2o Ce que je viens de dire de l’obligation contractée par le talent de rembourser les frais de son éducation, l’économiste n’en est point embarrassé : l’homme de talent, héritant de sa famille, hérite aussi de la créance de 40,000 fr. qui pèse sur lui, et en devient conséquemment propriétaire.

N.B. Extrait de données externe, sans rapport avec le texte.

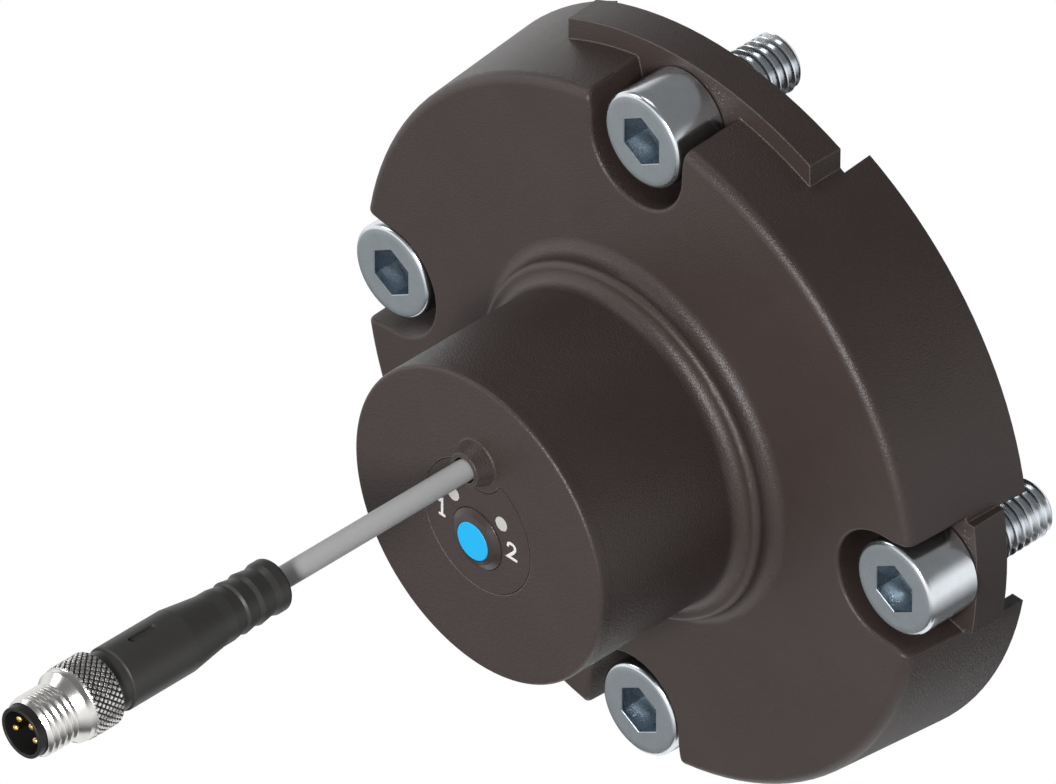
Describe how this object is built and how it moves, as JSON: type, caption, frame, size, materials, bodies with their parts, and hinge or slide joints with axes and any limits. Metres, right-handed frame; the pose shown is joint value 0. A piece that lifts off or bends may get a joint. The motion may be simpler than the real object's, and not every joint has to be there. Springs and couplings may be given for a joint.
{
  "type": "rotary position sensor",
  "caption": "Flange-mounted magnetic rotary position sensor with a teach button, status lamps, a driven rotor and a short cable with a screw plug.",
  "frame": {"origin": "centre of the mounting face, on the rotor's axis", "axes": "+Y into the rotary drive along the rotor's axis, +Z towards the cable and the raised arc, so the front with the teach button faces -Y"},
  "size_m": [0.101, 0.1272, 0.1025],
  "materials": {
    "housing_plastic": "fine moulded grain, brown-black",
    "zinc_steel": "zinc plated, bluish",
    "insert_plastic": "fine moulded grain",
    "button_elastomer": "satin elastomer",
    "cap_blue": "satin blue",
    "lamp_window": "milky light guide",
    "lamp_chip": "clear lens on a chip",
    "board_green": "solder mask",
    "chip_black": "moulded chip case",
    "small_part": "ceramic chip part",
    "small_screw_steel": "zinc plated",
    "cover_plastic": "black moulded",
    "seal_rubber": "black rubber",
    "plate_aluminium": "turned",
    "bush_bronze": "sintered bronze",
    "rotor_plastic": "natural acetal",
    "magnet_nickel": "nickel plated",
    "spring_steel": "oiled spring steel",
    "cable_grey": "polyurethane sheath",
    "core_insulation": "coloured core insulation",
    "plug_plastic": "soft black overmould",
    "carrier_plastic": "black moulded",
    "pin_gold": "gold plated",
    "nut_nickel": "nickel plated brass"
  },
  "bodies": {
    "sensor_body": {"housing": "housing_plastic", "mounting_screws": "zinc_steel", "front_insert": "insert_plastic", "lamp_window_1": "lamp_window", "lamp_window_2": "lamp_window", "lamp_chip_1": "lamp_chip", "lamp_chip_2": "lamp_chip", "circuit_board": "board_green", "angle_chip": "chip_black", "controller_chip": "chip_black", "board_components": "small_part", "key_switch_body": "chip_black", "board_screws": "small_screw_steel", "cover_screws": "small_screw_steel", "bearing_plate_screws": "small_screw_steel", "chamber_cover": "cover_plastic", "cover_seal": "seal_rubber", "bearing_plate": "plate_aluminium", "bearing_bush": "bush_bronze", "cable_grommet": "seal_rubber", "cable": "cable_grey", "cable_cores": "core_insulation", "plug_body": "plug_plastic", "plug_insert": "carrier_plastic", "plug_pins": "pin_gold"},
    "teach_button": {"teach_button": "button_elastomer", "button_cap": "cap_blue"},
    "key_plunger": {"key_plunger": "rotor_plastic"},
    "rotor": {"rotor": "rotor_plastic", "magnet": "magnet_nickel", "retaining_ring": "spring_steel"},
    "plug_nut": {"plug_nut": "nut_nickel"}
  },
  "joints": [
    {"name": "rotor_turn", "type": "hinge", "parent": "sensor_body", "child": "rotor", "pos_m": [0, 0, 0], "axis": [0, 1, 0], "range_deg": [-135, 135]},
    {"name": "button_press", "type": "slide", "parent": "sensor_body", "child": "teach_button", "axis": [0, 1, 0], "range_m": [0, 0.0004], "stiffness_N_per_m": 3000, "springref_m": -0.0002},
    {"name": "key_plunger_press", "type": "slide", "parent": "sensor_body", "child": "key_plunger", "axis": [0, 1, 0], "range_m": [0, 0.0004]},
    {"name": "nut_turn", "type": "hinge", "parent": "sensor_body", "child": "plug_nut", "pos_m": [0, -0.109, 0.0098], "axis": [0, 1, 0], "continuous": true}
  ],
  "couplings": [
    {"joint": "key_plunger_press", "follows": "button_press", "ratio": 1}
  ]
}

Nous sortons du droit du talent pour retomber dans le droit d’occupation, et toutes les questions que nous avons posées au chapitre II se représentent : Qu’est-ce que le droit d’occupation ? qu’est-ce que l’héritage ? Le droit de succession est-il un droit de cumul, ou seulement un droit d’option ? De qui le père du médecin tenait-il sa fortune ? Était-il propriétaire, ou seulement usufruitier ? S’il était riche, qu’on explique sa richesse ; s’il était pauvre, comment a-t-il pu subvenir à une dépense si considérable ? s’il a reçu des secours, comment ces secours produiraient-ils en faveur de l’obligé un privilége contre ses bienfaiteurs ? etc.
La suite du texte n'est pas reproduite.